Joinability and Mechanical Properties of Clinched Joints of Different Aluminum Alloys

• Published in: International journal of precision engineering and manufacturing Vol. 22; no. 11; pp. 1883 - 1896
• Main Authors: Zhang, Yue, Xu, Honghe, Peng, Ruitao, Lu, Yan, Zhu, Linwei
• Format: Journal Article
• Language: English
• Published: Seoul Korean Society for Precision Engineering 01.11.2021; Springer Nature B.V
• Subjects: Alloys; Aluminum alloys; Aluminum base alloys; Clinching; Energy absorption; Engineering; Failure modes; Industrial and Production Engineering; Lap joints; Materials Science; Mechanical properties; Metal sheets; Regular Paper; Shear tests; Sheet material; Test procedures; Thickness; Tensile shear; Failure mode; Peeling test; Joinability; Mechanical properties; Clinched joint; Aluminum alloy
• ISSN: 2234-7593; 2005-4602
• DOI: 10.1007/s12541-021-00582-2

The joints of four aluminum alloy (7075, 5754, 6061, 1060) sheets were prepared using the clinching process with different die assemblies, and the forming and mechanical properties of the produced joints were evaluated using different testing procedures. The neck thickness, undercut values, bottom thickness, and joint dimensions of the joints were measured to investigate the joinability. The forming quality parameters, strength, failure displacement, failure mode, and energy absorption of the joints were investigated using the tensile shear test and peeling test. It was revealed that all four aluminum alloy sheets could form clinched joints with a suitable undercut, neck thickness and different die fits. A combination of SR5202 and SR703.12 dies resulted in an optimum joint quality for different sheets.

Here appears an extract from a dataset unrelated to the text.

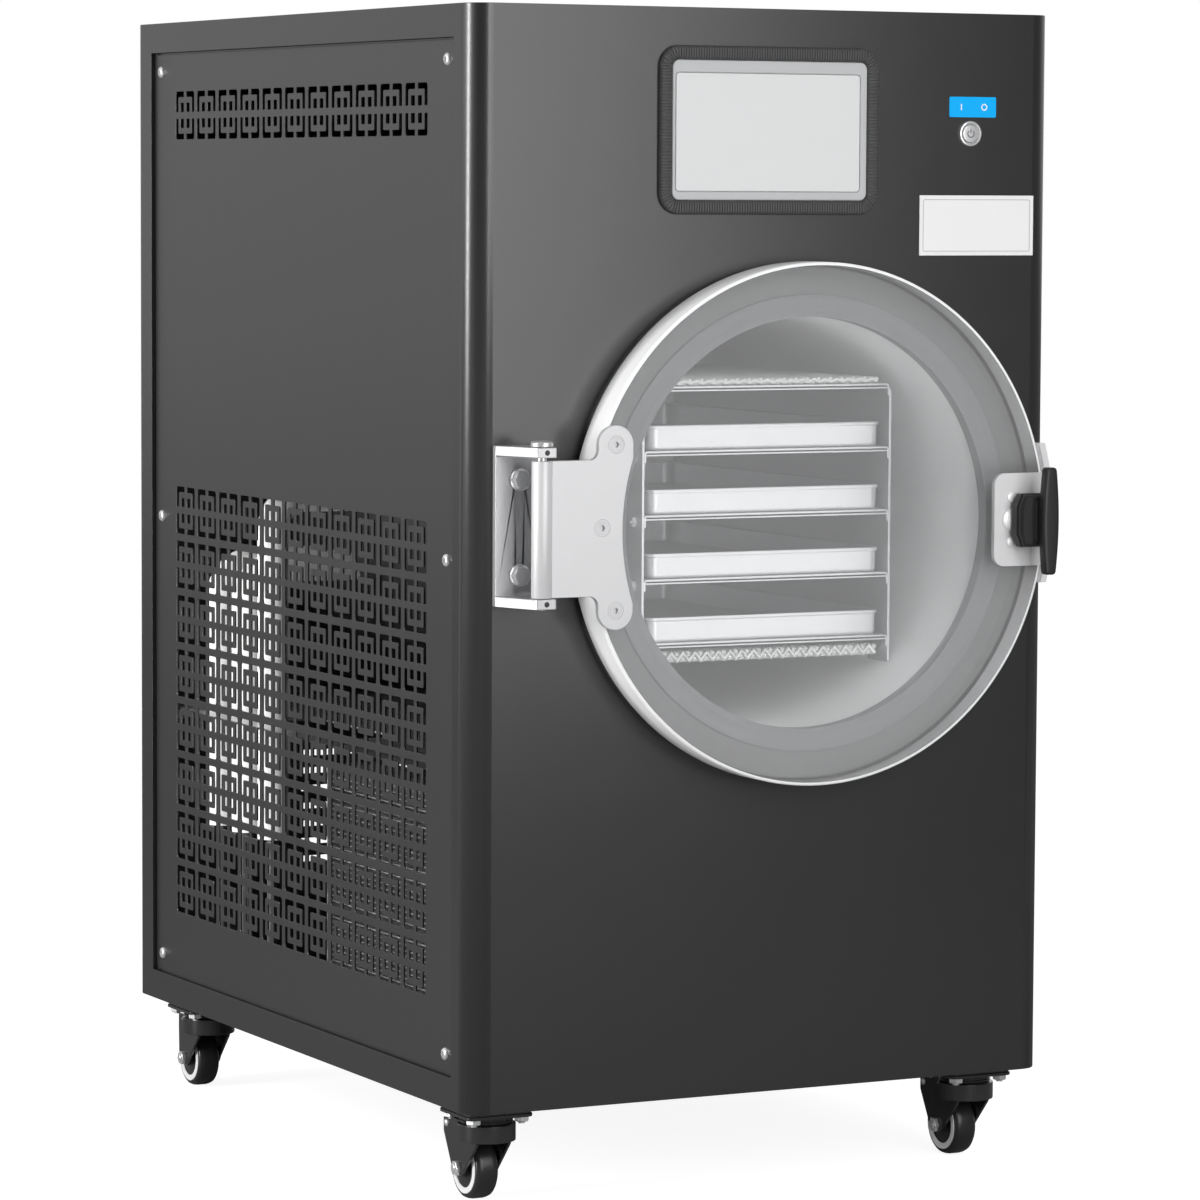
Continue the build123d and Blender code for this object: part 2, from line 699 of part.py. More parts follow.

Both neck thickness and the undercut amount played a major role in the determination of the strength of the joints. The best mechanical properties of the single-lap and cross joints were found for the sheets made from aluminum alloys 7075 and 6061. The aluminum alloy 5754 clinched joints exhibited slightly deteriorated mechanical properties but had the highest energy absorption capacity of the joints. However, the lower yield strength of aluminum alloy 1060 led to poor mechanical properties of these joints. All the single lap joints showed a tensile-shear failure mode of the upper sheet material, whereas the peel failure modes of the cross joints showed neck pull-off failure, neck fracture failure, and neck mixed failure.